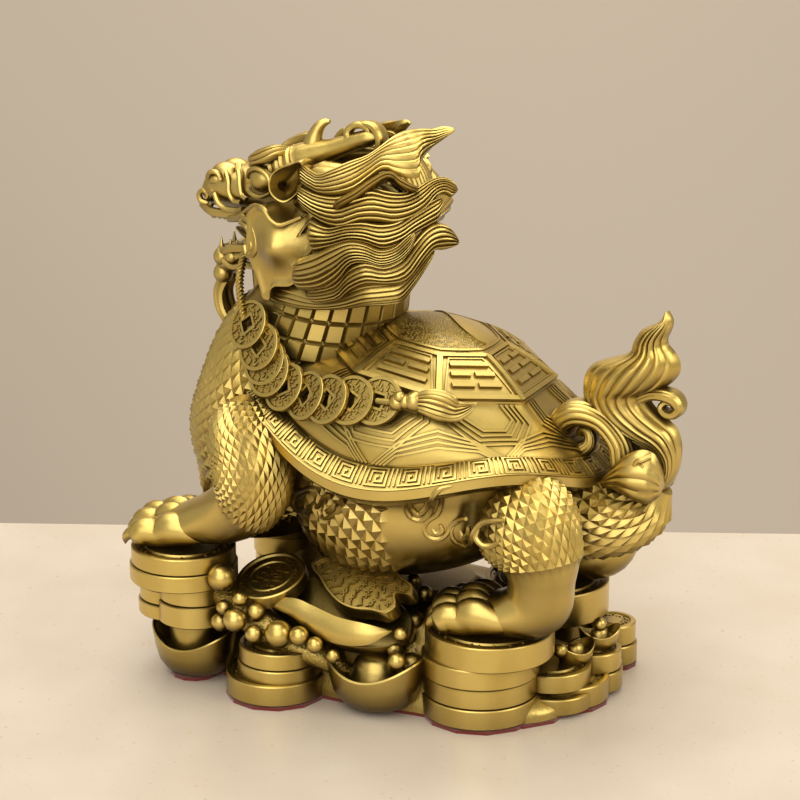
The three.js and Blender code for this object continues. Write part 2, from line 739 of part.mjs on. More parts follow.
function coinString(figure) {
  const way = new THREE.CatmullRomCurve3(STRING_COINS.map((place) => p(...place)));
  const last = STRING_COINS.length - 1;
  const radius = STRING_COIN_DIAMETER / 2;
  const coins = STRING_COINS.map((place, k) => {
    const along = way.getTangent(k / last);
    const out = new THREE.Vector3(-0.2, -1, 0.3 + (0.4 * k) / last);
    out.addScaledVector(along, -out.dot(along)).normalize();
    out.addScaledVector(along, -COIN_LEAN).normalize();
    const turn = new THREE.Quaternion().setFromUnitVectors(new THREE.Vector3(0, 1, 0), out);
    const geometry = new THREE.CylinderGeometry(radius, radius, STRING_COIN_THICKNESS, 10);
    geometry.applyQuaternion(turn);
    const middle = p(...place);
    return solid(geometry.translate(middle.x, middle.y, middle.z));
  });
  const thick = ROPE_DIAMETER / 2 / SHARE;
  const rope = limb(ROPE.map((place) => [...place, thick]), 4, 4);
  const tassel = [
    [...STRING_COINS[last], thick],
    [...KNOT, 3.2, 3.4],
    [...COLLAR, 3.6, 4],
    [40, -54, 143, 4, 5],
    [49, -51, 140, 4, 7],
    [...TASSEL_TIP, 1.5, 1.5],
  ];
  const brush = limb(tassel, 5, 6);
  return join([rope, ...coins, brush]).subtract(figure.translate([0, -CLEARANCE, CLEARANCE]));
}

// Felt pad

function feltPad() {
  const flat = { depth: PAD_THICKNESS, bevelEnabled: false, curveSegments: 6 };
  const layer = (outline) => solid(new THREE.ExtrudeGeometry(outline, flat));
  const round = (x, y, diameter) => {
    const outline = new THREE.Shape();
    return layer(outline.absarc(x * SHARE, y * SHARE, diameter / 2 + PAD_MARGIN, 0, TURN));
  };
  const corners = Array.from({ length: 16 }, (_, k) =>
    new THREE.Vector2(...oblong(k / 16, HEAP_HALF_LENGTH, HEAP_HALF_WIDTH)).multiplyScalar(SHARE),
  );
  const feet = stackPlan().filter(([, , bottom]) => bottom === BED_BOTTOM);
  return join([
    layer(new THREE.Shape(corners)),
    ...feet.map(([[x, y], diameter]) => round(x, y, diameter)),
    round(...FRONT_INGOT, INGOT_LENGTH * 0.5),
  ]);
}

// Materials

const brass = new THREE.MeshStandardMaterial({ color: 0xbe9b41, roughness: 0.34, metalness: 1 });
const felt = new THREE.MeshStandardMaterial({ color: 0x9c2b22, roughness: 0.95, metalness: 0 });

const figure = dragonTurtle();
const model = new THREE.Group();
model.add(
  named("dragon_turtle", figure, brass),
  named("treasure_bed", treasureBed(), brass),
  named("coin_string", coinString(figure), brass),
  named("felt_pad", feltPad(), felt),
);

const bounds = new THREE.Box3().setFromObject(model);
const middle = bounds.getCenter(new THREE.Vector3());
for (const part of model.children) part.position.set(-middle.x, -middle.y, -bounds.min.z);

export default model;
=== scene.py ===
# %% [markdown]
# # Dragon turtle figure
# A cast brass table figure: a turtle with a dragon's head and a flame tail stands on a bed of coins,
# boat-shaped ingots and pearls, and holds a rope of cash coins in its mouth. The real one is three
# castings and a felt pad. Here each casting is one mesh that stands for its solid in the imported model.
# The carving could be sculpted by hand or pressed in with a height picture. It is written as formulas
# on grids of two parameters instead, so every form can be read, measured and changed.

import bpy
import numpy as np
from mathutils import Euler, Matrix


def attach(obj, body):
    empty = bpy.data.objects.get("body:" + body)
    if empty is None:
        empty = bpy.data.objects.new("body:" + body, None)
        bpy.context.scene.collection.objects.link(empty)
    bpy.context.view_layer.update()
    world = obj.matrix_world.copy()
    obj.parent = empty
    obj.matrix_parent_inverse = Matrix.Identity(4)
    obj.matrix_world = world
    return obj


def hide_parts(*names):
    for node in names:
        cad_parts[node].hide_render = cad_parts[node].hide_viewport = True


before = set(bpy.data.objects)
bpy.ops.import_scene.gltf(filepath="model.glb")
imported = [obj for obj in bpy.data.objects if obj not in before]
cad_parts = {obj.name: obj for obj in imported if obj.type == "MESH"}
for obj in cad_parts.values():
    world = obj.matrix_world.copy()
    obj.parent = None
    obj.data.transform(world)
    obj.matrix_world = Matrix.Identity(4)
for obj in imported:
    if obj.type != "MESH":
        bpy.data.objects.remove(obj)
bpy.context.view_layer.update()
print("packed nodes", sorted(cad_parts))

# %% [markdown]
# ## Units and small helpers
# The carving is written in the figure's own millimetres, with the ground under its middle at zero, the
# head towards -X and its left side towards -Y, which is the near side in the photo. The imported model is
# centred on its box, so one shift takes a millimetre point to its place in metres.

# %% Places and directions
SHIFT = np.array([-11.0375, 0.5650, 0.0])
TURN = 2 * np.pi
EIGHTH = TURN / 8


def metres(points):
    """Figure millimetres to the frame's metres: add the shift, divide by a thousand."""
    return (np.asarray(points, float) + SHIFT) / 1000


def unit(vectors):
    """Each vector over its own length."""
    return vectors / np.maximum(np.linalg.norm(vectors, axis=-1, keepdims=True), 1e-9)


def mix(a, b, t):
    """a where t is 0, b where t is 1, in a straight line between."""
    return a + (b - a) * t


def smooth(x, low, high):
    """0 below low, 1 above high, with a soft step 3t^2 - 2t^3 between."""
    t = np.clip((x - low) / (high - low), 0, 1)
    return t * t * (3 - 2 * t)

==

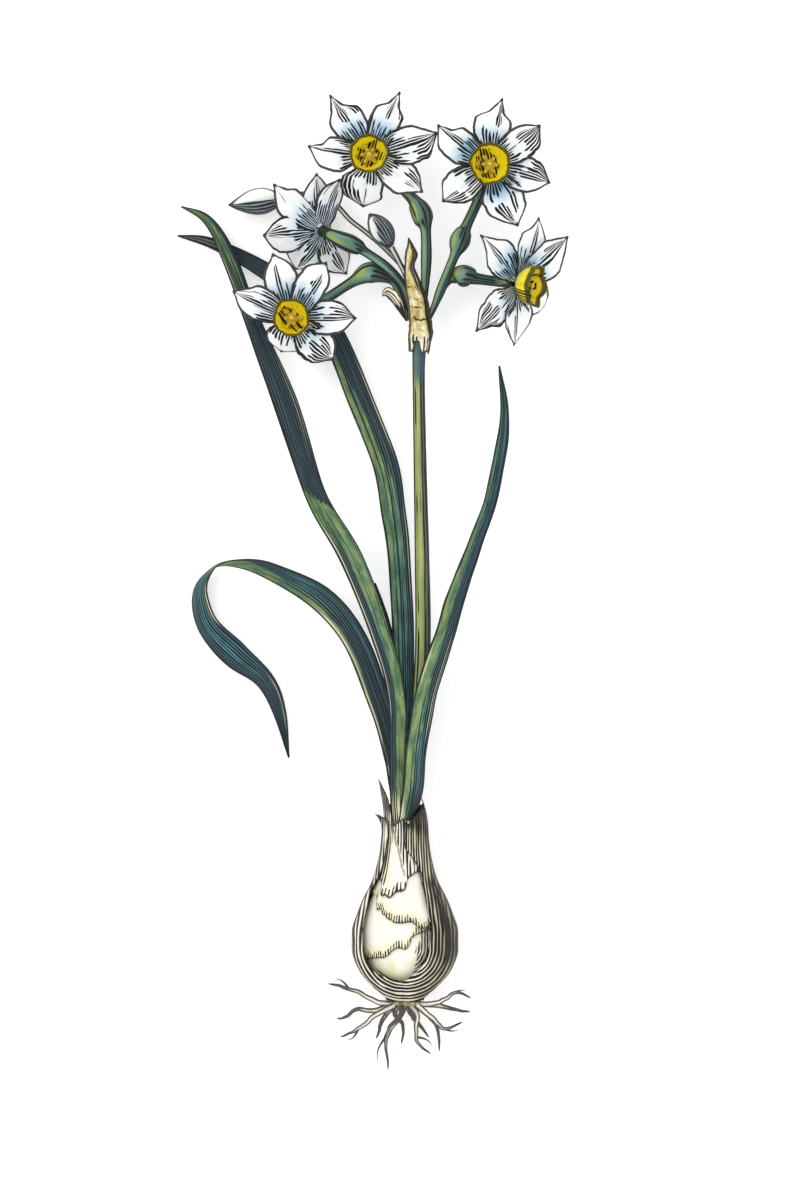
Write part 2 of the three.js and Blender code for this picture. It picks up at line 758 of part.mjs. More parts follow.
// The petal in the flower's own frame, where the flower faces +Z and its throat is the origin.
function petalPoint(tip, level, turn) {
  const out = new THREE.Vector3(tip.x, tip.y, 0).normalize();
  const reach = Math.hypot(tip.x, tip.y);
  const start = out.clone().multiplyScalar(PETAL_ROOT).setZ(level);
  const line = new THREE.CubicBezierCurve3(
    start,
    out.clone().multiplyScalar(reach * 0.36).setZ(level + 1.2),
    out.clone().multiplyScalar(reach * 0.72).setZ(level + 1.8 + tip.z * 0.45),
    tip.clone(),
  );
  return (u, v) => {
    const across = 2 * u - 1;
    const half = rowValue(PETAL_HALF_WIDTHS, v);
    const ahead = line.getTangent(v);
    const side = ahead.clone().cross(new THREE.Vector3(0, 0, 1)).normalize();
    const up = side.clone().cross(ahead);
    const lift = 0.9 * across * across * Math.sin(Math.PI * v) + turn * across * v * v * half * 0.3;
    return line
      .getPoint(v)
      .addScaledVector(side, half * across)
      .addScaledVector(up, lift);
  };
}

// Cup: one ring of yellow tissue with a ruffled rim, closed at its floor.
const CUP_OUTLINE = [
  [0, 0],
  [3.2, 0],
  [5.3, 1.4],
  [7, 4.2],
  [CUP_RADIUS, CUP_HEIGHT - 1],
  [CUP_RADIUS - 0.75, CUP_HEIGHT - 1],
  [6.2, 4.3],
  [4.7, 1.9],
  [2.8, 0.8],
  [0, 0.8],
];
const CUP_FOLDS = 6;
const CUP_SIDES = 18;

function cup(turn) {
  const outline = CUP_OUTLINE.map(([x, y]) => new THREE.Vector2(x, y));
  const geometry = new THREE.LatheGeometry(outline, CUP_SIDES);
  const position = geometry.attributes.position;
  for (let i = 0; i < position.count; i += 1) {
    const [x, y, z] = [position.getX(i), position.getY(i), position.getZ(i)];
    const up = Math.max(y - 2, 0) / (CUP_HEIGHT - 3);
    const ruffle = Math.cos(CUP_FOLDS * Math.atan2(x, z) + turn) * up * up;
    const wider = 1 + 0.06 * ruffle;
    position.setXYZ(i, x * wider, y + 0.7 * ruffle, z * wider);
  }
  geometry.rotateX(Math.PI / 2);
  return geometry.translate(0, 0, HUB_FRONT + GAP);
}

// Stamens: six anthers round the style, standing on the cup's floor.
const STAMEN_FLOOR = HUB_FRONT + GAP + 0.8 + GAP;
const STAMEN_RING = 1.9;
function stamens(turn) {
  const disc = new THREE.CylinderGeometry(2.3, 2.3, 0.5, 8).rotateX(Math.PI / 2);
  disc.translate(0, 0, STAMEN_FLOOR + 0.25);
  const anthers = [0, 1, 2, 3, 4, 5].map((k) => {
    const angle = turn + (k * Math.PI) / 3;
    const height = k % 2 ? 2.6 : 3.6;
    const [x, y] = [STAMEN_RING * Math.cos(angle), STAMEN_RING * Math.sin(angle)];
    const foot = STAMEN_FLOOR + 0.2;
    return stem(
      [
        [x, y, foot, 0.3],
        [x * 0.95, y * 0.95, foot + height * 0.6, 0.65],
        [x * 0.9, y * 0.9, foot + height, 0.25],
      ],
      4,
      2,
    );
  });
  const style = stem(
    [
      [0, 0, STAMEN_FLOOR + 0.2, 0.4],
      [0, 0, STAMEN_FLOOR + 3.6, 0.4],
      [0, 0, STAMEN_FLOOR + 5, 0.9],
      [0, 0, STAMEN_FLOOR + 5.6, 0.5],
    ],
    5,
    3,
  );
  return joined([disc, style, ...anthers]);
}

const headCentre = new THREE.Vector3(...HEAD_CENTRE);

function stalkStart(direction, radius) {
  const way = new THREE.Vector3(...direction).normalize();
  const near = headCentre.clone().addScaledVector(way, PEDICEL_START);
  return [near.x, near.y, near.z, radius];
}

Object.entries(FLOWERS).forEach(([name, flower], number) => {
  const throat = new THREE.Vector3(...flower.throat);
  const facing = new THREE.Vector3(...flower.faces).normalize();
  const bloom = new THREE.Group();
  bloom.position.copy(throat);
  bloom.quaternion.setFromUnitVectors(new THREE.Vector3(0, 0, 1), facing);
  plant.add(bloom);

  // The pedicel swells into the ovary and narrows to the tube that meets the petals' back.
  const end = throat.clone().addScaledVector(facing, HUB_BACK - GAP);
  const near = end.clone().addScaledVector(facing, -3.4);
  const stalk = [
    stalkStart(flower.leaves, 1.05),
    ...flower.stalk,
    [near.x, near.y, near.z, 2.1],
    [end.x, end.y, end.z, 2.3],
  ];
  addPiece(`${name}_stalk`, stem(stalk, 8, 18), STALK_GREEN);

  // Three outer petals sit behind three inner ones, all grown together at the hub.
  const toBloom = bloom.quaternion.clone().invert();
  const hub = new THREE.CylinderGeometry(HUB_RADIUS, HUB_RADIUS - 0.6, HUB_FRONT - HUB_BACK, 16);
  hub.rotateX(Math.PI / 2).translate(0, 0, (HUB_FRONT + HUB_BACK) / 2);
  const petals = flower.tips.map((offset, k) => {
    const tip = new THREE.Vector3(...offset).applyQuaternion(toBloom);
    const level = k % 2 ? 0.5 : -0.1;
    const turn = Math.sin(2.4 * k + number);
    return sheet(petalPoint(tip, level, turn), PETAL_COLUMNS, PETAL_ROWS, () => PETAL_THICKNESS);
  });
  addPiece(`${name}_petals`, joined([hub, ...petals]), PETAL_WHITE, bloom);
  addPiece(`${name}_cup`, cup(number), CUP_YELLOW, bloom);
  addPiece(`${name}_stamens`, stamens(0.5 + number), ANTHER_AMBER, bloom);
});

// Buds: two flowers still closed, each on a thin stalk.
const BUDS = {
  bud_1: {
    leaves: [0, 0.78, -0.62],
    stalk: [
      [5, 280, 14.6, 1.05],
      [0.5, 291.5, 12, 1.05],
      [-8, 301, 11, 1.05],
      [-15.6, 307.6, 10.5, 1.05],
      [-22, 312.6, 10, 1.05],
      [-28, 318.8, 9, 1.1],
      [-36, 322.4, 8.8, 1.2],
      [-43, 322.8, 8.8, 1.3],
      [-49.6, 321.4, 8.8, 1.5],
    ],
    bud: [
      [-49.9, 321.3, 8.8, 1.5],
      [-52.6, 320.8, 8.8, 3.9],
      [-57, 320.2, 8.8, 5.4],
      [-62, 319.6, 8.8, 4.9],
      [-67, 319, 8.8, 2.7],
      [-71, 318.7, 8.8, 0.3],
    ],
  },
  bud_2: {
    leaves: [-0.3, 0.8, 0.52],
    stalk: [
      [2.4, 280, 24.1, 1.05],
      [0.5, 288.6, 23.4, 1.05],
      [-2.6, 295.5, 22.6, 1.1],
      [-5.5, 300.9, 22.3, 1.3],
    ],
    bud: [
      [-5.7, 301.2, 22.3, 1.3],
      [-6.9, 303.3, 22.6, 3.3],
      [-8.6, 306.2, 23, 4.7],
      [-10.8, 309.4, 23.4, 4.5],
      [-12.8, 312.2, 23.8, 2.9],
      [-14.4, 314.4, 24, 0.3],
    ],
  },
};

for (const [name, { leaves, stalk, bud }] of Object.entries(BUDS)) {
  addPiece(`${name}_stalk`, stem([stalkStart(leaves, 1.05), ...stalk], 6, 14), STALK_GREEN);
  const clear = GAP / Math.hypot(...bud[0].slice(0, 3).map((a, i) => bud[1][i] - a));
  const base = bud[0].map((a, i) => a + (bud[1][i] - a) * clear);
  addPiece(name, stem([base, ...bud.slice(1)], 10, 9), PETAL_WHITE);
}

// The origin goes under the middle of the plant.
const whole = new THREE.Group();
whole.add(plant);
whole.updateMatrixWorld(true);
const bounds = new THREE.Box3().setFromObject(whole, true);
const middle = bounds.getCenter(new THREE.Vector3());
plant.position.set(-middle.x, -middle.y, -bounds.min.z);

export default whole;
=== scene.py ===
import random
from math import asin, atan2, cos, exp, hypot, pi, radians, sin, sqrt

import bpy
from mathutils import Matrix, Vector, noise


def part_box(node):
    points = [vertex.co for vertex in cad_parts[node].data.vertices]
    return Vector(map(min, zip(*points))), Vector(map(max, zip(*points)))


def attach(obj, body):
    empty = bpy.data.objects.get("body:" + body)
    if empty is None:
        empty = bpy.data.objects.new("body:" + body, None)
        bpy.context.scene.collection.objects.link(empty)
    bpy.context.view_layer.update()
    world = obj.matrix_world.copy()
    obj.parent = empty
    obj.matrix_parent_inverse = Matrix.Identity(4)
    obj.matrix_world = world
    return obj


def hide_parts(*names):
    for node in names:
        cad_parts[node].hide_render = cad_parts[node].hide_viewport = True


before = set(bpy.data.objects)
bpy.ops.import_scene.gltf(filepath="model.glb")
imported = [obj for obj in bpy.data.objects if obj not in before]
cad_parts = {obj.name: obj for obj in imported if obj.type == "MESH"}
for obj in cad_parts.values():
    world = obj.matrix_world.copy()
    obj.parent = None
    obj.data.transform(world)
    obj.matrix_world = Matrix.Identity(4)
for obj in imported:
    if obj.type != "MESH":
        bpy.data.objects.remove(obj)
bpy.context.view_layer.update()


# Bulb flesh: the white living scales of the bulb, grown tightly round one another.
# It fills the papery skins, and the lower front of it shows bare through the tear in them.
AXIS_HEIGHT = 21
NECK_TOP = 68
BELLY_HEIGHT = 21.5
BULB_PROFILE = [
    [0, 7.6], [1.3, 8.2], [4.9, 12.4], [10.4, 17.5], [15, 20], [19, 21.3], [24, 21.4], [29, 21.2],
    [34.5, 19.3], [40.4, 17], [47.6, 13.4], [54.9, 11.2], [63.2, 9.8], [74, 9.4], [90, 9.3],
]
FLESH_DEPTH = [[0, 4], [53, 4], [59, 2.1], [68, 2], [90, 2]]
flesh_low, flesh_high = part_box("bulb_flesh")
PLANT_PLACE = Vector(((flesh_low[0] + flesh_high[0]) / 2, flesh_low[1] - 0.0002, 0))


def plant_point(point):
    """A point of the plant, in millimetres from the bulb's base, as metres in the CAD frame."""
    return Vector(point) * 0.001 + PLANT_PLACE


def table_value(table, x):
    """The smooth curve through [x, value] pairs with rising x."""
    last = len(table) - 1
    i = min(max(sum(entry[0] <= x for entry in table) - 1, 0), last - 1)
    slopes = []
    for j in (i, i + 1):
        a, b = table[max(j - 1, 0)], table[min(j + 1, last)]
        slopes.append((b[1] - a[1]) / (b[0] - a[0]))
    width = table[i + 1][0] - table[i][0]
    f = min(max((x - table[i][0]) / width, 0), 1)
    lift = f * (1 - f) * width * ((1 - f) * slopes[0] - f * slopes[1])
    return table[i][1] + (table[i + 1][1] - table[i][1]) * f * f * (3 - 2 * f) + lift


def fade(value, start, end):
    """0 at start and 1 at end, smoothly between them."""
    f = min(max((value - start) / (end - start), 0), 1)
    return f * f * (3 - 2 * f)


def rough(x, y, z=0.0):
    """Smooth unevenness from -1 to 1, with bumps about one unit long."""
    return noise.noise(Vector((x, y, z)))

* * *

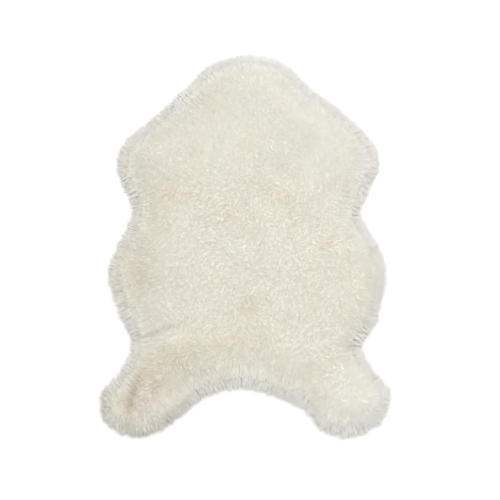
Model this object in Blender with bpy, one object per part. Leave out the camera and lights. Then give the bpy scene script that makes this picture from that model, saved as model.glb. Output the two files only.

EXERCISE TASK — Everything from the line with "of the plant." through the line with "zip(*points))), Vector(map(max, zip(*points)))", both ends included, should be repeated exactly; nothing else should appear.

SOLUTION TO THE PROBLEM —
// The origin goes under the middle of the plant.
const whole = new THREE.Group();
whole.add(plant);
whole.updateMatrixWorld(true);
const bounds = new THREE.Box3().setFromObject(whole, true);
const middle = bounds.getCenter(new THREE.Vector3());
plant.position.set(-middle.x, -middle.y, -bounds.min.z);

export default whole;
=== scene.py ===
import random
from math import asin, atan2, cos, exp, hypot, pi, radians, sin, sqrt

import bpy
from mathutils import Matrix, Vector, noise


def part_box(node):
    points = [vertex.co for vertex in cad_parts[node].data.vertices]
    return Vector(map(min, zip(*points))), Vector(map(max, zip(*points)))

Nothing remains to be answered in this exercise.